The Cold Climate Reality Check
I'm going to be direct here because I think soft coverage of this topic does buyers a disservice.
If you live somewhere that sees extended periods below freezing, insulation is not a lifestyle feature. It's a functional requirement. A poorly insulated tub in Minnesota or upstate New York or the Canadian Prairies will run its heating element almost continuously in January. That's not an exaggeration. The tub is fighting ambient temperatures that can be 100 degrees colder than the water inside it. The only thing between you and a $100 monthly electric bill is the quality of the thermal envelope.
The numbers I've seen across owner reports and industry testing suggest that the gap between a well insulated tub (full foam, good cover, sealed bottom) and a poorly insulated one can range from $20 to $50 per month in a cold climate. Call it $35 average. That's $420 per year. Over a 10 year ownership period, that's $4,200 in additional electricity costs just because of an insulation shortcut the manufacturer made.

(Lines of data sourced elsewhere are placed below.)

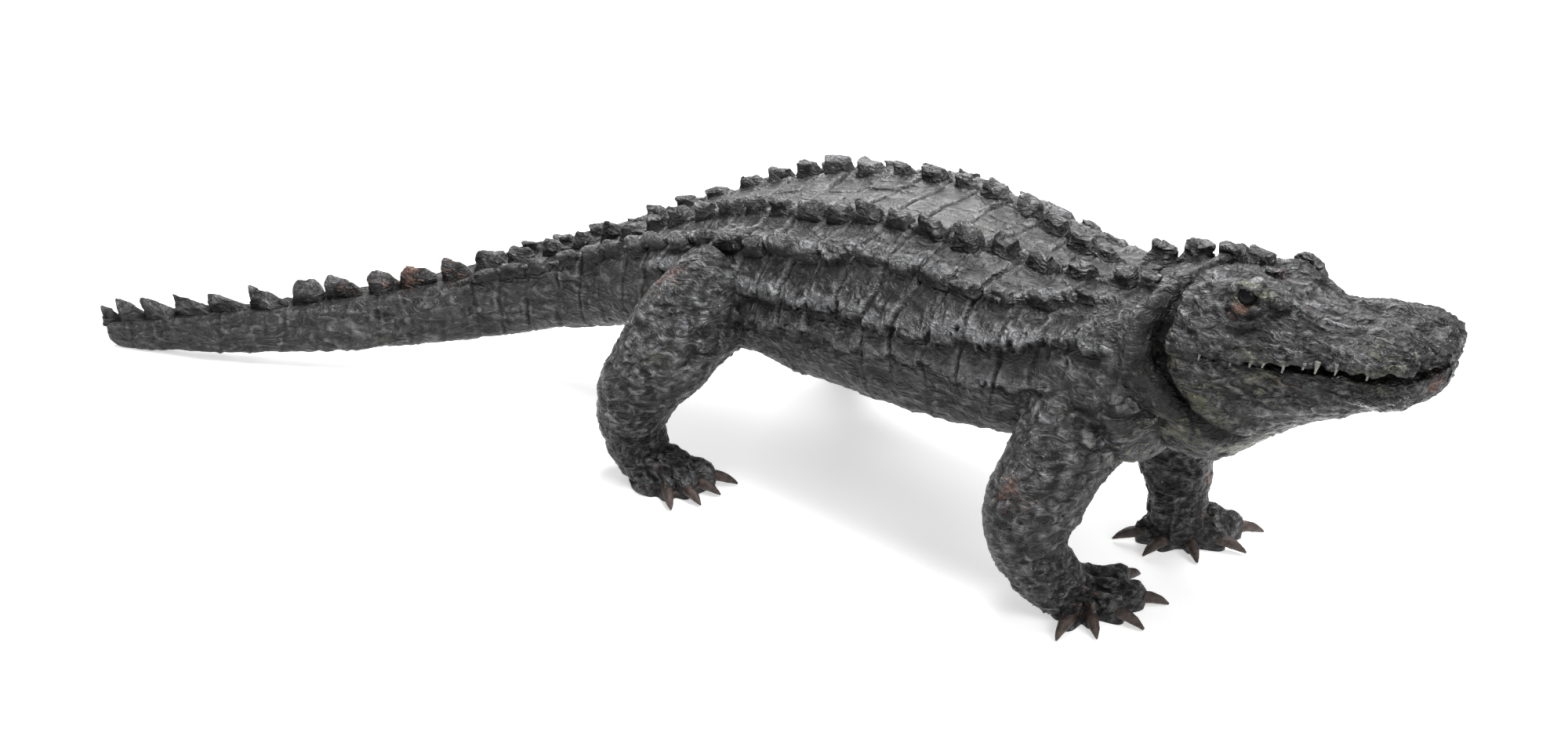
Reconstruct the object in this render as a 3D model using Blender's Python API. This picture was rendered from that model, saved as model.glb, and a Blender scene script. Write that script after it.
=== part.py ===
# Metal alligator sculpture, about 2.2 m long, standing on four feet with its head raised
# One cast body: skin with keeled scutes, tail crest, head with closed jaws, teeth, eyes, four legs and claws
# Axes: +X along the trunk towards the head, +Y towards its left side, +Z up, soles on the floor
import math

import bmesh
import bpy
import numpy as np
from mathutils import Matrix, Vector

TAIL_LENGTH = 1.000  # from the hips back to the tip; a negative x in these tables is a share of it

# Where each cross section of the body stands: x, y, top, bottom, half width
BODY = (
    (-1.000, -0.354, 0.040, -0.002, 0.006),
    (-0.940, -0.333, 0.054, 0.000, 0.013),
    (-0.870, -0.305, 0.068, 0.008, 0.019),
    (-0.780, -0.264, 0.084, 0.014, 0.026),
    (-0.660, -0.200, 0.107, 0.025, 0.033),
    (-0.540, -0.124, 0.134, 0.042, 0.041),
    (-0.430, -0.057, 0.164, 0.062, 0.052),
    (-0.330, -0.015, 0.199, 0.086, 0.066),
    (-0.230, 0.010, 0.244, 0.114, 0.088),
    (-0.130, 0.020, 0.292, 0.142, 0.116),
    (-0.030, 0.022, 0.338, 0.162, 0.146),
    (0.080, 0.020, 0.378, 0.174, 0.166),
    (0.200, 0.012, 0.406, 0.179, 0.178),
    (0.340, -0.006, 0.420, 0.178, 0.182),
    (0.460, -0.026, 0.411, 0.181, 0.176),
    (0.560, -0.046, 0.399, 0.192, 0.162),
    (0.640, -0.064, 0.405, 0.204, 0.142),
    (0.700, -0.078, 0.428, 0.208, 0.138),
    (0.762, -0.086, 0.448, 0.212, 0.138),
)
BAND_PITCH = 0.052  # one row of scutes across the body
TRUNK_ROLL = math.radians(8)  # the trunk leans a little to its right
ROLL_AT = 0.18
ROLL_SPAN = 0.26

# Right half of a cross section from the top to the bottom: share of the half width, share of the height
TRUNK_HALF = (
    (0.00, 1.00), (0.20, 1.00), (0.54, 0.95), (0.83, 0.79), (0.99, 0.50),
    (0.97, 0.26), (0.78, 0.08), (0.40, 0.00), (0.00, 0.00),
)
TAIL_HALF = (
    (0.00, 1.00), (0.16, 1.00), (0.56, 1.00), (0.93, 0.97), (1.00, 0.66),
    (0.98, 0.36), (0.80, 0.10), (0.42, 0.00), (0.00, 0.00),
)
TAIL_SHAPE_ENDS = -0.36
TRUNK_SHAPE_STARTS = -0.10

# Keels on the scutes, by the column that they stand in, counted outwards from the middle of the back
KEEL_HEIGHT = {1: 0.024, 2: 0.020, 3: 0.017, 4: 0.008}
KEEL_FROM = {1: -0.34, 2: -0.42, 3: 0.06, 4: 0.08}
KEEL_TO = {1: 0.62, 2: 0.62, 3: 0.60, 4: 0.50}
KEEL_WIDTH_SHARE = {1: 0.46, 2: 0.48, 3: 0.50, 4: 0.44}
KEEL_LENGTH_SHARE = 0.80
FULL_SCUTE_WIDTH = 0.045  # a narrower scute has a lower keel, down to this share
LEAST_KEEL_SHARE = 0.85
PLATE_RISE = 0.002
RIDGE_FRONT_SHARE = 0.78  # height of a ridge at its front, as a share of its height at the back

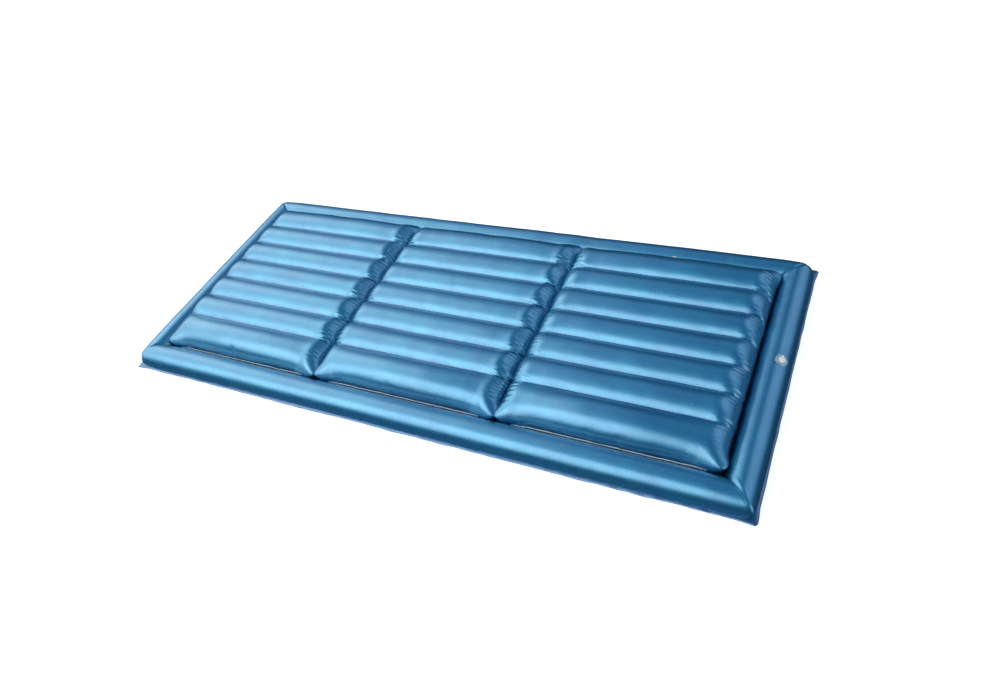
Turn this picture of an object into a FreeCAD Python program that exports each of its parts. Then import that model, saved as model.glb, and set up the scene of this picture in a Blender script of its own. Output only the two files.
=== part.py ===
import FreeCAD, Part
import Sketcher
import os

# Three-section inflated mattress inside a mitred air frame.
# Millimetres. +X runs along the length towards the frame valve, +Y across, +Z up.
# The origin is the centre of the underside, on the surface that the mattress lies on.

DIMENSIONS = [
    ("mattress_length", 2000.0, "over the outer weld flange"),
    ("mattress_width", 890.0, "over the outer weld flange"),
    ("sheet_thickness", 1.5, "base sheet"),
    ("film_thickness", 2.0, "film of the frame and the cushions"),
    ("flange_height", 28.0, "mid-plane of the weld flanges above the floor"),
    ("tube_radius", 45.5, "inflated frame tube"),
    ("tube_inset", 52.5, "tube axis from the outer edge of the flange"),
    ("tube_axis_height", 38.0, "tube axis above the floor"),
    ("sheet_inset", 25.0, "edge of the base sheet from the outer edge of the flange"),
    ("cushion_gap", 2.0, "between neighbouring cushions at their widest"),
    ("channel_pitch", 95.3, "between the valleys of one cushion"),
    ("channel_radius", 63.0, "inflated channel, across the mattress"),
    ("channel_axis_height", 64.0, "channel axis above the floor"),
    ("end_radius", 64.0, "rounding of a cushion's two ends"),
    ("rib_thickness", 1.2, "internal web under each valley"),
    ("rib_end_clearance", 60.0, "end of a web from the end of its cushion"),
    ("disc_radius", 17.0, "valve disc"),
    ("disc_thickness", 1.2, "valve disc"),
    ("disc_clearance", 0.1, "valve disc above the film"),
    ("film_hole_radius", 8.0, "hole in the film under a valve disc"),
    ("stem_radius", 6.5, "outside of a valve stem"),
    ("stem_bore_radius", 4.6, "bore of a valve stem"),
    ("stem_depth", 16.0, "stem below the surface of the film"),
    ("shank_radius", 4.5, "shank of a valve plug"),
    ("shank_depth", 11.0, "shank below the surface of the film"),
    ("plug_head_radius", 8.5, "head of a valve plug"),
    ("plug_head_height", 2.6, "head of a valve plug"),
    ("plug_head_chamfer", 0.8, "upper edge of the head"),
    ("tether_length", 6.5, "strap from the head towards the edge of the disc"),
    ("tether_width", 5.0, "strap"),
    ("tether_thickness", 1.0, "strap"),
    ("flap_radius", 6.2, "check flap under a stem"),
    ("flap_thickness", 0.6, "check flap"),
    ("flap_tab_length", 9.0, "from the middle of the flap to the root of its tab"),
    ("flap_tab_width", 5.0, "tab of the check flap"),
    ("seat_gap", 0.05, "between a resting face and its seat"),
    ("frame_valve_offset", 20.0, "frame valve from the middle of the width"),
    ("frame_valve_tilt", 25.0, "frame valve, from upright towards the foot end"),
    ("filler_tilt", 60.0, "cushion filler, from upright towards the far side"),
]

CUSHIONS = 3
CHANNELS = 7

X_AXIS = FreeCAD.Vector(1, 0, 0)
Y_AXIS = FreeCAD.Vector(0, 1, 0)
Z_AXIS = FreeCAD.Vector(0, 0, 1)
NOWHERE = FreeCAD.Vector(0, 0, 0)
ALONG_X = FreeCAD.Rotation(Y_AXIS, 90)
ALONG_Y = FreeCAD.Rotation(X_AXIS, -90)

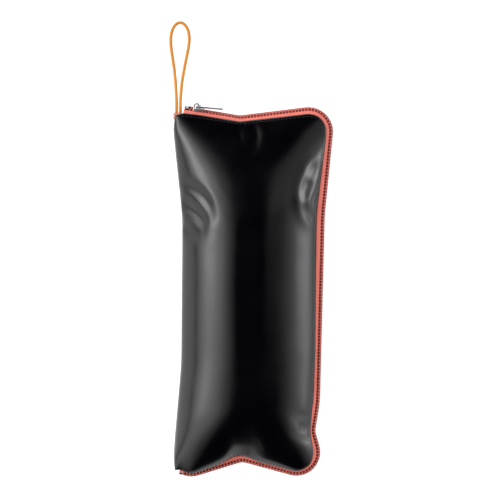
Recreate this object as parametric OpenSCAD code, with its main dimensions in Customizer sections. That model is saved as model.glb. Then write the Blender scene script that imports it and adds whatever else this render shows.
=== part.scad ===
// Training bumper: a padded pouch of coated fabric, lying on its back.
// One folded sheet makes the back panel, the spine on the left and the front panel.
// A zip runs round the three open sides, from the top of the spine to its bottom.
// +X is across the bumper, +Y along it towards the carry loop, +Z up from the floor.

/* [Cover] */
// Width over the zip
cover_w = 100; // [90:1:110]
// Length over the zip
cover_l = 230; // [215:1:245]
// Thickness of the filled bumper
cover_h = 45; // [42:1:50]
// Thickness of the coated fabric
sheet_t = 0.7; // [0.5:0.1:1]

/* [Zip] */
// Distance between the teeth of one row
tooth_pitch = 2; // [1.8:0.1:2.4]
// Widest gap between panel and teeth, where the tape shows
tape_band = 4.6; // [4:0.1:5]
// How far the teeth face upwards
zip_roll = 20; // [10:1:25]
// Length of the slider
slider_l = 8; // [7:0.5:9]
// Length of the pull tab from its hinge
pull_l = 16.8; // [12:0.2:18]

/* [Carry loop] */
// Diameter of the elastic cord
loop_d = 2; // [1.6:0.1:2.4]

/* [Quality] */
// Rings from the panel's edge to its crown
panel_rings = 6; // [4:1:8]
// Stations along the zip
zip_steps = 90; // [70:2:120]
// Stations along the spine
spine_steps = 26; // [16:2:40]

/* [Hidden] */
$fn = 32;

half_w = cover_w / 2;
half_l = cover_l / 2;
seam_z = cover_h * 20 / 45;
// The panels' edges stand this far above and below the teeth's centre line.
front_rise = 4.4;
back_drop = 5;
front_edge_z = seam_z + front_rise;
back_edge_z = seam_z - back_drop;

// Corners of the teeth's centre line: x and y in hundredths of the half width and length, and
// the corner's radius in mm. Filling the pouch pulls each side inwards between its corners.
zip_corners = [
    [-86, 99.5, 0], [-16, 94.3, 10], [98.5, 100.5, 13.5], [85, 42, 120], [79, -59, 80], [73, -74.5, 8],
    [91, -102, 13], [-14, -89.5, 9], [-77, -98, 12], [-92, -96, 0]
];
// Share of the way along the zip, and there the share of the widest gap that the panel leaves.
gap_shares = [
    [0, 0.85], [0.1, 0.75], [0.2, 0.85], [0.28, 0.8], [0.37, 1], [0.46, 0.95], [0.6, 0.7], [0.69, 0.8],
    [0.72, 0.55], [0.76, 0.9], [0.81, 0.55], [0.87, 0.5], [0.91, 0.9], [0.94, 0.45], [1, 0.3]
];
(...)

Put differently: a tub that costs $1,000 more upfront but has significantly better insulation will often pay for itself in energy savings within three to four years in a cold climate. The math is that clear.
The Bottom Line
Full foam insulation, combined with a quality cover and a sealed bottom pan, represents the strongest thermal envelope available. If you're in a cold climate and you're buying a tub for the long term, that combination should be a minimum requirement rather than a premium upgrade.
FiberCor from Hot Spring is a legitimate and well engineered alternative worth serious consideration if you value service access and are comparing Hot Spring models anyway. The performance gap versus full foam in cold climates exists but is not dramatic in real world conditions.
Partial foam, reflective barriers as primary insulation, and minimal equipment bay coverage are corners that will cost you money every single month for as long as you own the tub. They're often sold to you with language that makes them sound reasonable or even advantageous. They're not.
Buy the boring insulation. It's the most important thing in the cabinet that nobody talks about.